Recorded data

-------

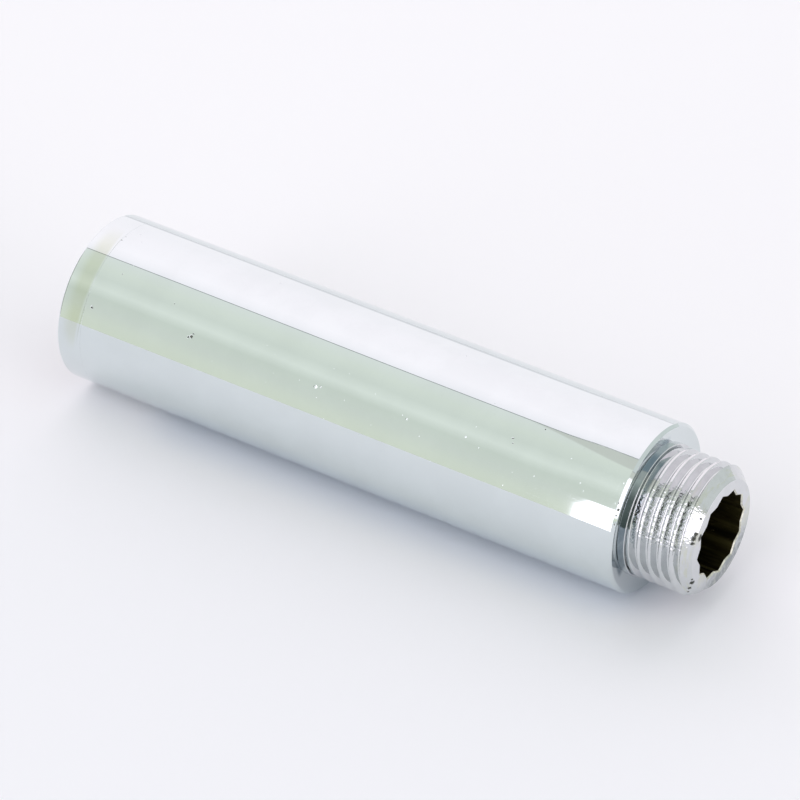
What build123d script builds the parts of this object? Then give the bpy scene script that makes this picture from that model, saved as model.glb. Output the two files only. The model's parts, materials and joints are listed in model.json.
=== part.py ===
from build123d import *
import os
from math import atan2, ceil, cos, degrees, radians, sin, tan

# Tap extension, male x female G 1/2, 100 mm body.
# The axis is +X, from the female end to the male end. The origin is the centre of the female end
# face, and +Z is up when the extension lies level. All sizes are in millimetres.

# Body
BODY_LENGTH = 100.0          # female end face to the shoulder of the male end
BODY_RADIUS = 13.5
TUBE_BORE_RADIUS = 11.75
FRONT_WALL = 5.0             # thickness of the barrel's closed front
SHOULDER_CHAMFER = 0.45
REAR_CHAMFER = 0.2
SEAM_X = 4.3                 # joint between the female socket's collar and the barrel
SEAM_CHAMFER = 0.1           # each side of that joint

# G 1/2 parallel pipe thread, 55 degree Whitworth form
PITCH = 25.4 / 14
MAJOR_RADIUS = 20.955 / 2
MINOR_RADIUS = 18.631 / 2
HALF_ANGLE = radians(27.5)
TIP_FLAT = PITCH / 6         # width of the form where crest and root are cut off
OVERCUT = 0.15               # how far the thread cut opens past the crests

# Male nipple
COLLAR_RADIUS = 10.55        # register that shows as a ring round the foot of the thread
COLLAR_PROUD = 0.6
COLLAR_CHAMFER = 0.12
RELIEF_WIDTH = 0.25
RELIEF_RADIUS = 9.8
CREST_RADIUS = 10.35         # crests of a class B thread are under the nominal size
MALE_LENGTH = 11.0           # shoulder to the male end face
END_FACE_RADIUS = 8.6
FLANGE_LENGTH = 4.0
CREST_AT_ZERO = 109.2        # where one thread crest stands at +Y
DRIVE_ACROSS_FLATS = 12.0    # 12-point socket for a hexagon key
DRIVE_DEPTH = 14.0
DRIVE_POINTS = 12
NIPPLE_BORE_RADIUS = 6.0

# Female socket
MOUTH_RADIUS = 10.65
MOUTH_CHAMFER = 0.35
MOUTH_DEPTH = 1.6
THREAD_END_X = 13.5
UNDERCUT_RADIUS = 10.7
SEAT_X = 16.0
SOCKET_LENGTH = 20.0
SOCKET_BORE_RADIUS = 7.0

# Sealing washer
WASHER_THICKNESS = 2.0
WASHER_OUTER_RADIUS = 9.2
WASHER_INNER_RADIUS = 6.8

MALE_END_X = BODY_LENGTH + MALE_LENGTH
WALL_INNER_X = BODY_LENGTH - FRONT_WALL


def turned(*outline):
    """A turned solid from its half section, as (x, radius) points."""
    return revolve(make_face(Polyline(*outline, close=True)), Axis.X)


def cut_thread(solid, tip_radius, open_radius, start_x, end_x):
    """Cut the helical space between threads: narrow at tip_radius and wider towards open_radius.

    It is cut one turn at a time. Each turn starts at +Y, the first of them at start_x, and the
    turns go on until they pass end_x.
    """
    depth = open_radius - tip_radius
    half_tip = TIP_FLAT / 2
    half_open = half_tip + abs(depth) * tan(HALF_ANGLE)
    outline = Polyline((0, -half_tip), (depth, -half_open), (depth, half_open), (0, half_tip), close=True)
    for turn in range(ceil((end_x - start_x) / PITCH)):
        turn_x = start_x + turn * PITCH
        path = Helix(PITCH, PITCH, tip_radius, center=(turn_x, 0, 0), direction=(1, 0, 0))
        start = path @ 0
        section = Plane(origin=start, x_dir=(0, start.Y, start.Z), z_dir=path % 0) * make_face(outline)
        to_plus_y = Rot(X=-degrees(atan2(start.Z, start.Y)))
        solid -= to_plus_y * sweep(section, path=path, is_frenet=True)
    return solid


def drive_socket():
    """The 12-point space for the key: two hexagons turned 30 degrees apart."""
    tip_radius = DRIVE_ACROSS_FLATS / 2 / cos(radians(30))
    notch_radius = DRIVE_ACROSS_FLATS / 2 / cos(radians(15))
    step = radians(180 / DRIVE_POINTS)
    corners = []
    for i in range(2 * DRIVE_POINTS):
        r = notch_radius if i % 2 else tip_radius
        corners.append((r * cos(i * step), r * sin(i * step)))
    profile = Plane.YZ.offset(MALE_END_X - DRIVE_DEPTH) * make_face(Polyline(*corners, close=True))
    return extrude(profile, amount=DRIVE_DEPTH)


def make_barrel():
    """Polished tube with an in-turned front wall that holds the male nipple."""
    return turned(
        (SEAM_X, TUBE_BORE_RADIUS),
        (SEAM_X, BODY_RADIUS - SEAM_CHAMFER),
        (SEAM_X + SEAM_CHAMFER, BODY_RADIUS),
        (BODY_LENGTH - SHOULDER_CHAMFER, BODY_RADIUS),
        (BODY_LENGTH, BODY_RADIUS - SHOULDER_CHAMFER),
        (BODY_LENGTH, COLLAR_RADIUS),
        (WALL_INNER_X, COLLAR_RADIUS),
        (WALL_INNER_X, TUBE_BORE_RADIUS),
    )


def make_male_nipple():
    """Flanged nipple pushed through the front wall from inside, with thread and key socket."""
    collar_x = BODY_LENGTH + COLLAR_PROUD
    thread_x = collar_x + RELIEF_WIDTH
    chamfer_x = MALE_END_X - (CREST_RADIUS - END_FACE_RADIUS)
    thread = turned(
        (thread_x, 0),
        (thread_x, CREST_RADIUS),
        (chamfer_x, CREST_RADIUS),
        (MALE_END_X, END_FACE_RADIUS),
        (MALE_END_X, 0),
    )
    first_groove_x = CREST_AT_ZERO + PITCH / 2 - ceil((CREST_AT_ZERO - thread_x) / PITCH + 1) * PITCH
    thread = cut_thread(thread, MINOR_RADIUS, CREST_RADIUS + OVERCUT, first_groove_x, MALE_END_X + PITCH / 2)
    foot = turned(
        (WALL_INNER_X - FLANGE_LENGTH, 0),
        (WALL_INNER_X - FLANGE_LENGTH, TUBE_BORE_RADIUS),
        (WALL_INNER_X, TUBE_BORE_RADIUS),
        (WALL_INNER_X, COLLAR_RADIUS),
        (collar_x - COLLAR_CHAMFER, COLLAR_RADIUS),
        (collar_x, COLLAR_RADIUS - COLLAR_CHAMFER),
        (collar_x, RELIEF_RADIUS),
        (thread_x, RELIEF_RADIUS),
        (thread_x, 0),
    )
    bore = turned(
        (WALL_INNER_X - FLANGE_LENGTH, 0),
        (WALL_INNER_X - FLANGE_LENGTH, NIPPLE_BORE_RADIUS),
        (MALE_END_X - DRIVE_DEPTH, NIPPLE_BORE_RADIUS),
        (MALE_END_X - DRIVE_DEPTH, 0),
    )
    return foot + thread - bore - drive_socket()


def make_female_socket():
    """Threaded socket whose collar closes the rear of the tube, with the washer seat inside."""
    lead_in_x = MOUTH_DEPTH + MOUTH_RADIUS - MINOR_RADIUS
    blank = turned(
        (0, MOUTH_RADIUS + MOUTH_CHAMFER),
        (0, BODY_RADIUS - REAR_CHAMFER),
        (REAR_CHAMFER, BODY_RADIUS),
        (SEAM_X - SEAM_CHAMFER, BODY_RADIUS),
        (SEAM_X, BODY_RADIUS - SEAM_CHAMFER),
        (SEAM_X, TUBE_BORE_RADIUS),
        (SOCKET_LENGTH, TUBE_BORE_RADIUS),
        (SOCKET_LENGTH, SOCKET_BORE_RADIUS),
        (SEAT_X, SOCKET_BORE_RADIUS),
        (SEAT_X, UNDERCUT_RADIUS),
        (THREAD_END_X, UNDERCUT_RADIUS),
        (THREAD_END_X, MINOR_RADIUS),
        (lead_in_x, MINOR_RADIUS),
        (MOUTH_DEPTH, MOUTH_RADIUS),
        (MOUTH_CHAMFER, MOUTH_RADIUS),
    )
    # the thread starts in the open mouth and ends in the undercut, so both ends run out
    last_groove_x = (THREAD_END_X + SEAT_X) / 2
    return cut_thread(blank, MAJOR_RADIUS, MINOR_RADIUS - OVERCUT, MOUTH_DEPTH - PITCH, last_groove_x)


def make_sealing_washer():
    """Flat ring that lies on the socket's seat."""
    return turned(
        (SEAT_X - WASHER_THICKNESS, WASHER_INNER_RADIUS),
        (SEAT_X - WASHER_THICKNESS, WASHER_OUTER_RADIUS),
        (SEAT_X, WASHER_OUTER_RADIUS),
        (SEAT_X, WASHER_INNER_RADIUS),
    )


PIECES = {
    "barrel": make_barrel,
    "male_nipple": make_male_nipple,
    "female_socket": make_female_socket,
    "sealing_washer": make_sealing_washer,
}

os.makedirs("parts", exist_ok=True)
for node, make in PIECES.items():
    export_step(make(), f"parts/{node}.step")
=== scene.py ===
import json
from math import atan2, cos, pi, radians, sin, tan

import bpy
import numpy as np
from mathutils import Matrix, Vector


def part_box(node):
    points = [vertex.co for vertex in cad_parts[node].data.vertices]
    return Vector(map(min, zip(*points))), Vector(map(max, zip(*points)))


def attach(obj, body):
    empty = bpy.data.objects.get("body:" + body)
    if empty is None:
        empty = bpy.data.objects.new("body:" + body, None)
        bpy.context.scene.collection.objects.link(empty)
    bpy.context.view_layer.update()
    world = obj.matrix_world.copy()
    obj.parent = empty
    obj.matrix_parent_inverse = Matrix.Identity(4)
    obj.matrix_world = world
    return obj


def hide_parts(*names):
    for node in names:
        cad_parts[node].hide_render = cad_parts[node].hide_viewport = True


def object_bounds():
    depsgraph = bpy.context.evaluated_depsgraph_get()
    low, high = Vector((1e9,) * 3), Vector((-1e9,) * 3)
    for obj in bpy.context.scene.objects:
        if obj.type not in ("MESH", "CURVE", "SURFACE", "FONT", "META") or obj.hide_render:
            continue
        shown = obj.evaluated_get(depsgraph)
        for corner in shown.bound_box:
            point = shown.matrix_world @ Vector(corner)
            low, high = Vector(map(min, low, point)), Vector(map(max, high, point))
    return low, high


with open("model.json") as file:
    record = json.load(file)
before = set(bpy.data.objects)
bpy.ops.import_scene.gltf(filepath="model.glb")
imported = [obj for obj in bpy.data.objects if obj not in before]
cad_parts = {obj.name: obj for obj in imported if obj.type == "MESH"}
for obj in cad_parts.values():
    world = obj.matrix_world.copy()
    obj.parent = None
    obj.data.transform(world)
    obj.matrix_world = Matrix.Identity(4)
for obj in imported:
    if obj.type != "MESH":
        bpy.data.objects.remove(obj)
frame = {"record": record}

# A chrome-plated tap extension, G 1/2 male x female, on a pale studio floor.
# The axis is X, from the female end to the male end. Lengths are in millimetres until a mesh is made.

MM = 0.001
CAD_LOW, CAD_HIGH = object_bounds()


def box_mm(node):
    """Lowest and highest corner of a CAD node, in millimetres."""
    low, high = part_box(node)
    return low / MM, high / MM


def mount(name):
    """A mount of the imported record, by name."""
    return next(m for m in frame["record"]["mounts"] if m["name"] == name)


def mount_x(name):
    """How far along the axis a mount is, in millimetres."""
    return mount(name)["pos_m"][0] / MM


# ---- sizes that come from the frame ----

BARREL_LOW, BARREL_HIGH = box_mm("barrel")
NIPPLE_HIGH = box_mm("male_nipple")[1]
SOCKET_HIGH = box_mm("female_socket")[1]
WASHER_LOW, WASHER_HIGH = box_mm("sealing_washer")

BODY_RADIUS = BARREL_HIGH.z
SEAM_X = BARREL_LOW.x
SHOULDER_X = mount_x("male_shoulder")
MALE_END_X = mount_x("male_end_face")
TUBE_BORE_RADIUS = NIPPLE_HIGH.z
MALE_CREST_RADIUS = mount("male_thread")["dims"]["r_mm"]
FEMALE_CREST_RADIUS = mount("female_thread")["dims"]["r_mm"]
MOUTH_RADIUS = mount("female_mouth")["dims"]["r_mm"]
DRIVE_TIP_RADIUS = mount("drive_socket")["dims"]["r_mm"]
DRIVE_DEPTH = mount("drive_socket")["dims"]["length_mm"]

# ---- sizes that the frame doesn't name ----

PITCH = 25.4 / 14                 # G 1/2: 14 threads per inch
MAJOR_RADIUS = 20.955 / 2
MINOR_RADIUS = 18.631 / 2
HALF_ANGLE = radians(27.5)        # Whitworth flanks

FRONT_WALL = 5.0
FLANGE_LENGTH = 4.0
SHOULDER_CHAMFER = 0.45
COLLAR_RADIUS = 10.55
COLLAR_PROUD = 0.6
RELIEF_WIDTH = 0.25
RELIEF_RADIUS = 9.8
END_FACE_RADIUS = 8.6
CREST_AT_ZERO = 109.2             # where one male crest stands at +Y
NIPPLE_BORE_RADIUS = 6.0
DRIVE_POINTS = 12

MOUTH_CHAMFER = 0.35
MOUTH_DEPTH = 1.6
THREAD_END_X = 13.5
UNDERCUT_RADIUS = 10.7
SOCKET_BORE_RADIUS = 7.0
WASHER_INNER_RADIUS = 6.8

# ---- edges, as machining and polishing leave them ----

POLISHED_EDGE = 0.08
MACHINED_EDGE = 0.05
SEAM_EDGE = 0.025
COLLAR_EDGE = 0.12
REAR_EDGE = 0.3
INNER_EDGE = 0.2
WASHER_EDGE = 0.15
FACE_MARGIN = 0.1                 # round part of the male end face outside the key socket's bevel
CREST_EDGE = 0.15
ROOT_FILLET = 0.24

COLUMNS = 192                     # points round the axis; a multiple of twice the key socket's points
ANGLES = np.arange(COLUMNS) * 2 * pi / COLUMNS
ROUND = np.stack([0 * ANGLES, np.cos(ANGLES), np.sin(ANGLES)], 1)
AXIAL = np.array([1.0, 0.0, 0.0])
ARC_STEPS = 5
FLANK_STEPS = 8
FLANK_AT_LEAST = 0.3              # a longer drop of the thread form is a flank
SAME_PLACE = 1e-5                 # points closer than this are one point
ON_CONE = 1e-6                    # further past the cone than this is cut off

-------

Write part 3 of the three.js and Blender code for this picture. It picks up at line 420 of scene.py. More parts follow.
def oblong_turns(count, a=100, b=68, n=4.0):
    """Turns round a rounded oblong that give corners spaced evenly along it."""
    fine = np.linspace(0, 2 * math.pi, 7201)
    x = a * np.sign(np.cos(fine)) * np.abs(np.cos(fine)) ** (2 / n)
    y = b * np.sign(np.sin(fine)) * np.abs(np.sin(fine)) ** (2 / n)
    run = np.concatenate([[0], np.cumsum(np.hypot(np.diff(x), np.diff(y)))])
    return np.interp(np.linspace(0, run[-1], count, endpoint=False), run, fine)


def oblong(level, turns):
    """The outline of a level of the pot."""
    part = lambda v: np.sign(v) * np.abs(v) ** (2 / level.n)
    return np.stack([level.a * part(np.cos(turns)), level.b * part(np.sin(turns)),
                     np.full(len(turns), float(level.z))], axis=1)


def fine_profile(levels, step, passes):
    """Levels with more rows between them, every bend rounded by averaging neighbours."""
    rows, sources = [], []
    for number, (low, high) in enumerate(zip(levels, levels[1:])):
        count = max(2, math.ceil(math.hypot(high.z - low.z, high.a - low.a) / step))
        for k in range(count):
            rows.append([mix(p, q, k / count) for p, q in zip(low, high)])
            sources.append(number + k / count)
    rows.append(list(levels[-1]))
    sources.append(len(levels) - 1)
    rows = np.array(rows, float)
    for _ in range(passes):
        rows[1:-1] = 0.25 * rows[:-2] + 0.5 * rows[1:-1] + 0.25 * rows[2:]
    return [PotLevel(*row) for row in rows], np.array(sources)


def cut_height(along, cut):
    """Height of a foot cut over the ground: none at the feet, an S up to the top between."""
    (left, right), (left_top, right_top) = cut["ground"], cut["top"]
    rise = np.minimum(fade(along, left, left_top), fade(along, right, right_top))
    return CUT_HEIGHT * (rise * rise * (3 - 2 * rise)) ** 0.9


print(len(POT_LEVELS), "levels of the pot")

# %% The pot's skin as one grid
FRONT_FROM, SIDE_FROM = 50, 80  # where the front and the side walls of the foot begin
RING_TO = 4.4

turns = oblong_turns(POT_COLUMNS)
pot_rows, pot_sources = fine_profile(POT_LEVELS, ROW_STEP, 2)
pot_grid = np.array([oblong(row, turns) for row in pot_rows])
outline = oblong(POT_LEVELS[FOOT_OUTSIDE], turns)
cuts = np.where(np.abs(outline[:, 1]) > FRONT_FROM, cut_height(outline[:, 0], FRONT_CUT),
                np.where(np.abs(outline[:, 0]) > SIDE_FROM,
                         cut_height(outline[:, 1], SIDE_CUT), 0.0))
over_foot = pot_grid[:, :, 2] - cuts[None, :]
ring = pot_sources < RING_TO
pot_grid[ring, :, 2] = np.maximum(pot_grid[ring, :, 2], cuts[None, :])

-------

## Instructions for the task
In the material above, locate the line containing "# the thread" and the line containing "if obj.type not". Transcribe exactly those two lines and every line between them, and nothing more.

## Output
    # the thread starts in the open mouth and ends in the undercut, so both ends run out
    last_groove_x = (THREAD_END_X + SEAT_X) / 2
    return cut_thread(blank, MAJOR_RADIUS, MINOR_RADIUS - OVERCUT, MOUTH_DEPTH - PITCH, last_groove_x)


def make_sealing_washer():
    """Flat ring that lies on the socket's seat."""
    return turned(
        (SEAT_X - WASHER_THICKNESS, WASHER_INNER_RADIUS),
        (SEAT_X - WASHER_THICKNESS, WASHER_OUTER_RADIUS),
        (SEAT_X, WASHER_OUTER_RADIUS),
        (SEAT_X, WASHER_INNER_RADIUS),
    )


PIECES = {
    "barrel": make_barrel,
    "male_nipple": make_male_nipple,
    "female_socket": make_female_socket,
    "sealing_washer": make_sealing_washer,
}

os.makedirs("parts", exist_ok=True)
for node, make in PIECES.items():
    export_step(make(), f"parts/{node}.step")
=== scene.py ===
import json
from math import atan2, cos, pi, radians, sin, tan

import bpy
import numpy as np
from mathutils import Matrix, Vector


def part_box(node):
    points = [vertex.co for vertex in cad_parts[node].data.vertices]
    return Vector(map(min, zip(*points))), Vector(map(max, zip(*points)))


def attach(obj, body):
    empty = bpy.data.objects.get("body:" + body)
    if empty is None:
        empty = bpy.data.objects.new("body:" + body, None)
        bpy.context.scene.collection.objects.link(empty)
    bpy.context.view_layer.update()
    world = obj.matrix_world.copy()
    obj.parent = empty
    obj.matrix_parent_inverse = Matrix.Identity(4)
    obj.matrix_world = world
    return obj


def hide_parts(*names):
    for node in names:
        cad_parts[node].hide_render = cad_parts[node].hide_viewport = True


def object_bounds():
    depsgraph = bpy.context.evaluated_depsgraph_get()
    low, high = Vector((1e9,) * 3), Vector((-1e9,) * 3)
    for obj in bpy.context.scene.objects:
        if obj.type not in ("MESH", "CURVE", "SURFACE", "FONT", "META") or obj.hide_render:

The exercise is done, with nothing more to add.